С утра до вечера видя перед собой лишь голые стены громадных дортуаров, коридоров и классов, выкрашенные все в один цвет, мы забывали о том, что на свете есть другие места и вещи. За долгие годы нашей жизни в институте мы ни разу не видели ни простора полей, ни моря, ни рек и озер, ни восхода и заката солнца, ни гор, ни леса. Даже горшка с цветами нельзя было увидеть у нас на подоконниках. Цветы, как ненужная роскошь, были запрещены в институте. Кроме портретов царской фамилии, не было у нас никаких картин: ни портретов великих писателей, ни пейзажей, даже фотографии родных не дозволялось институткам прикалывать к изголовью кровати.
Эти казарменные порядки вытравляли вскоре из сердца "смолянки" все человеческие чувства.
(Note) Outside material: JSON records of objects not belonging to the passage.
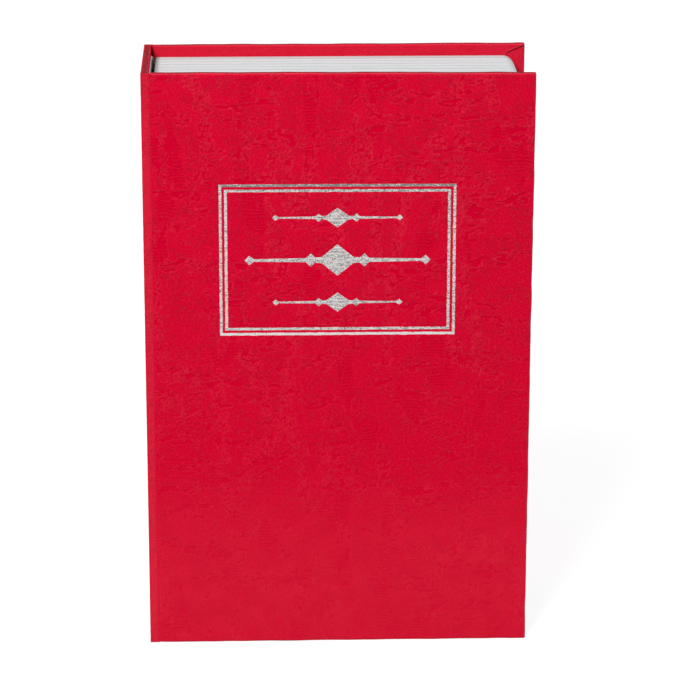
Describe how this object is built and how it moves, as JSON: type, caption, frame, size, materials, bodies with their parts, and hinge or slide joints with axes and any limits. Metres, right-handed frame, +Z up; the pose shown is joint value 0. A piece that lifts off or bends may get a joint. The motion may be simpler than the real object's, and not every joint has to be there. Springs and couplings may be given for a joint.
{
  "type": "book diversion safe",
  "caption": "Hinged steel cash box with a cam lock, hidden in a hardcover book with a swinging cover and spine.",
  "frame": {"origin": "under the middle of the closed book, on the surface that it stands on", "axes": "+Z up along the spine, front cover facing -Y, spine at -X and fore-edge at +X"},
  "size_m": [0.155, 0.055, 0.24],
  "materials": {
    "red_paper": "embossed coated paper, satin",
    "grey_board": "pressed grey board",
    "white_paper": "smooth uncoated paper",
    "silver_foil": "hot-stamped foil, slightly worn",
    "white_plastic": "moulded, soft gloss",
    "black_paint": "fine texture powder coat",
    "chrome": "polished plate",
    "zinc_steel": "bright zinc plate",
    "aluminium": "plain"
  },
  "bodies": {
    "strong_box": {"back_board": "grey_board", "back_cover_wrap": "red_paper", "back_endpaper": "white_paper", "page_block": "white_plastic", "box_shell": "black_paint", "strike_plate": "zinc_steel", "box_rivet_tail_spine": "aluminium", "box_rivet_tail_fore": "aluminium", "box_rivet_head_spine": "aluminium", "box_rivet_head_fore": "aluminium", "strike_rivet_lower": "aluminium", "strike_rivet_upper": "aluminium", "upper_hinge_box_leaf": "black_paint", "lower_hinge_box_leaf": "black_paint", "upper_hinge_pin": "zinc_steel", "lower_hinge_pin": "zinc_steel"},
    "spine": {"spine_board": "grey_board", "spine_wrap": "red_paper", "spine_lining": "white_paper"},
    "front_cover": {"front_board": "grey_board", "front_cover_wrap": "red_paper", "front_endpaper": "white_paper", "title_frame_outer": "silver_foil", "title_frame_inner": "silver_foil", "title_rule_top": "silver_foil", "title_rule_middle": "silver_foil", "title_rule_bottom": "silver_foil"},
    "lid": {"lid": "black_paint", "upper_hinge_lid_leaf": "black_paint", "lower_hinge_lid_leaf": "black_paint", "lock_body": "chrome", "lock_washer": "zinc_steel", "lock_nut": "zinc_steel"},
    "lock_plug": {"lock_plug": "chrome", "lock_cam": "zinc_steel", "lock_cam_screw": "zinc_steel"}
  },
  "joints": [
    {"name": "spine_hinge", "type": "hinge", "parent": "strong_box", "child": "spine", "pos_m": [-0.0775, 0.0275, 0], "axis": [0, 0, -1], "range_deg": [0, 90]},
    {"name": "cover_hinge", "type": "hinge", "parent": "spine", "child": "front_cover", "pos_m": [-0.0775, -0.0275, 0], "axis": [0, 0, -1], "range_deg": [0, 180]},
    {"name": "lid_hinge", "type": "hinge", "parent": "strong_box", "child": "lid", "pos_m": [-0.05885, -0.0222, 0], "axis": [0, 0, -1], "range_deg": [0, 108]},
    {"name": "lock_turn", "type": "hinge", "parent": "lid", "child": "lock_plug", "pos_m": [0.03705, -0.02185, 0.12], "axis": [0, -1, 0], "range_deg": [0, 90]}
  ],
  "couplings": [
    {"joint": "lid_hinge", "follows": "cover_hinge", "ratio": 0.6}
  ]
}
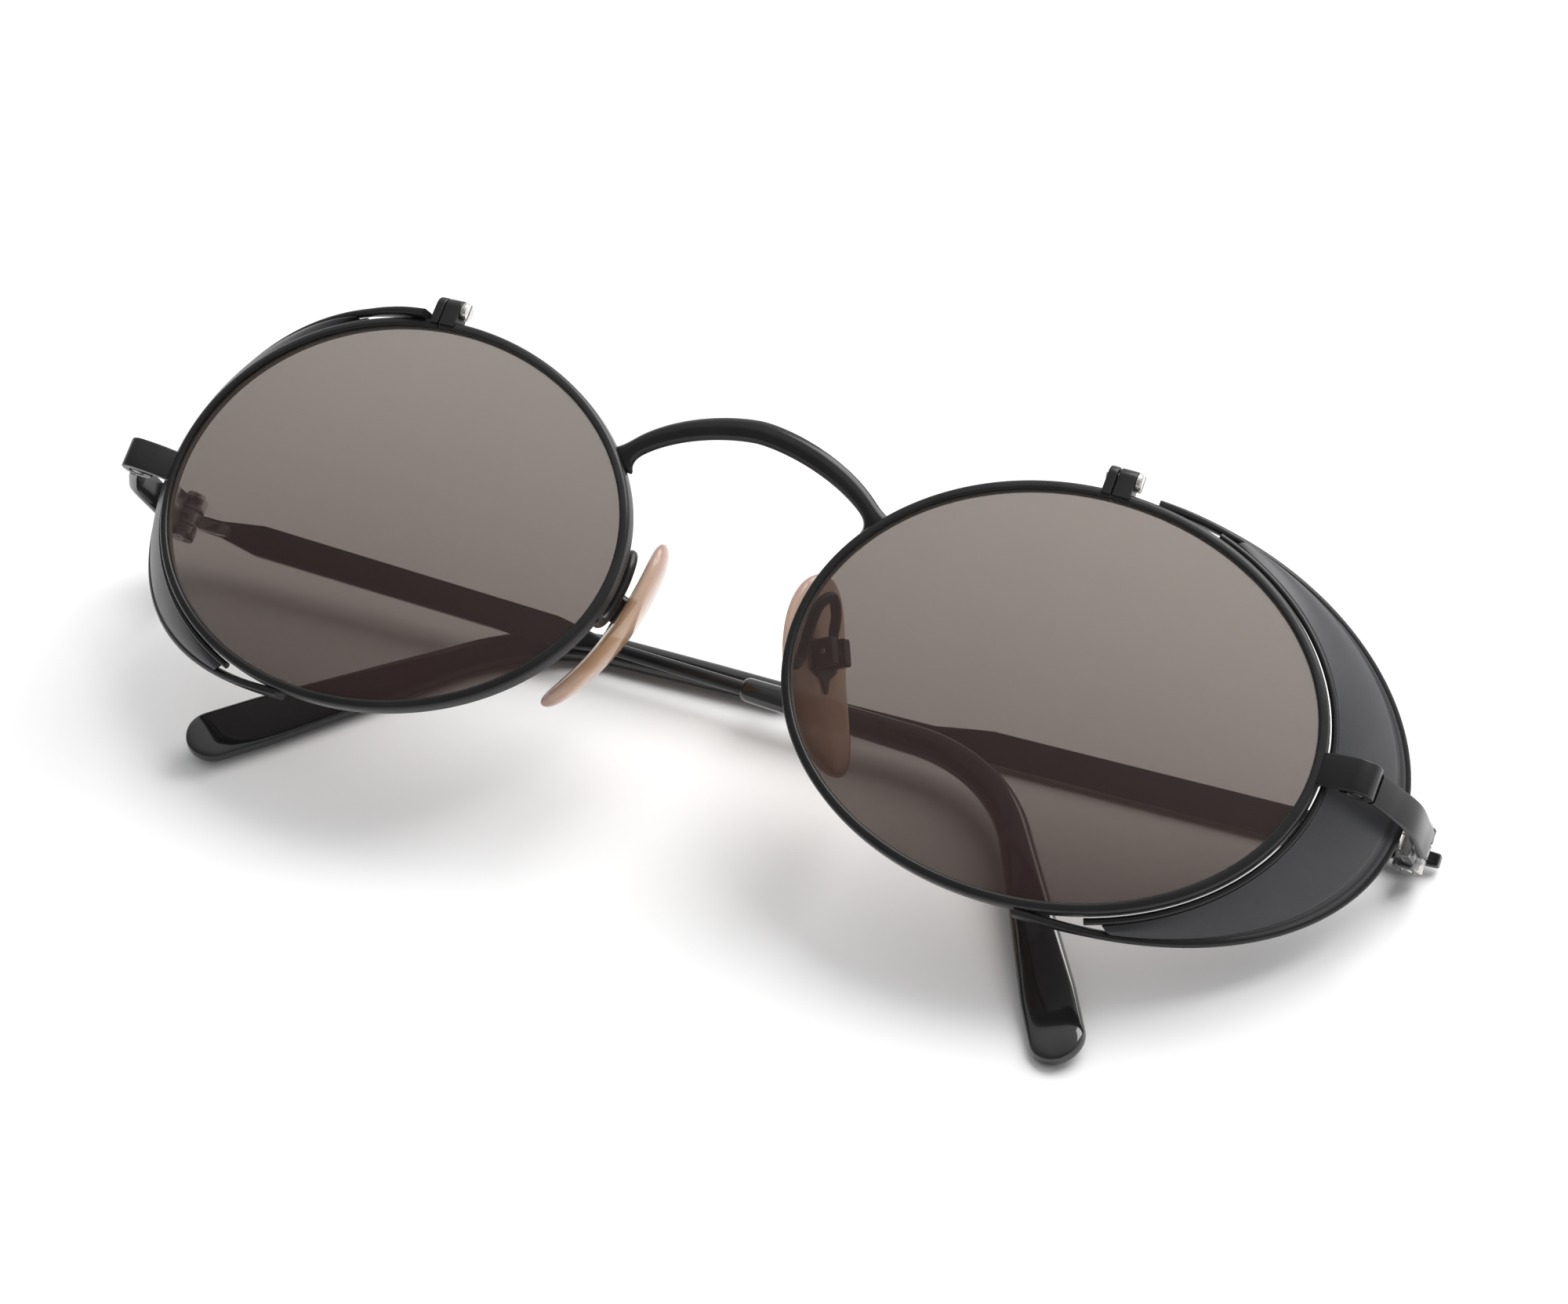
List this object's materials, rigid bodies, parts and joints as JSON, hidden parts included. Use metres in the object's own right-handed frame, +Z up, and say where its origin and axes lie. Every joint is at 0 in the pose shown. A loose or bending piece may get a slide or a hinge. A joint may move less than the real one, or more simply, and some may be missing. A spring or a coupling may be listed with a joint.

Как краснела институтка из небогатой семьи, когда в приемные дни ей приходилось садиться подле плохо одетой матери или сестры! Как страдала она, когда в это время, нарочно, чтобы сконфузить ее еще более, к ним подходила дежурная классная дама и обращалась к матери на французском языке, которого та не знала.
Бывали и такие случаи: воспитанницу спрашивали, кто у нее был в последнее воскресенье.
— Няня, — отвечала та, и не только классной даме, но и подругам. А между тем к ней приходила ее родная мать. Но она была бедно одета, и институтка отрекалась от родной матери.
Вот как, по институтским понятиям, была позорна бедность.
Вместо настоящих чувств, институтки выдумывали любовь искусственную, уродливую, для которой существовало даже специальное название: "обожанье". Институтки обожали учителей, священников, дьяконов, а "кофульки" даже старших воспитанниц. Встретит бывало "обожательница" свой "предмет" и кричит ему: "обожаемый", "чудный", "небесный", целует "обожаемую" в плечико, а если это учитель или священник, то кричит ему вслед: "божественный, чудный". Если институтку наказывали за то, что она, поддавшись своим восторженным чувствам, выдвинулась из пар и нарушила строгий порядок, она считала себя счастливой, сияла, так как страдала за свое "божество". Самые смелые обожательницы бегали в нижний коридор, обливали шляпы и пальто своих "предметов" духами, одеколоном, отрезывали кусочки меха от шубы и носили их в ладанках на груди. Некоторые институтки раскаленной иглой или ножом выцарапывали у себя на руках инициалы обожаемого предмета. К счастью, таких мучениц было немного.
Классные дамы никогда не преследовали нас за "обожанье". Напротив, мадемуазель Верховская — самая молодая и красивая из всех классных дам — очень охотно выслушивала наши восторги. В свой свободный день, перед выходом из института, она частенько открывала дверь своей комнаты и, нарядная и улыбающаяся, спрашивала нас, как нам нравится ее новое платье. Не избалованные приветливым обращением, мы сразу же приходили в восторг и кричали:
— Королева! Небесная, божественная! И, польщенная таким поклонением, Верховская выплывала, гордо подняв свою хорошенькую головку.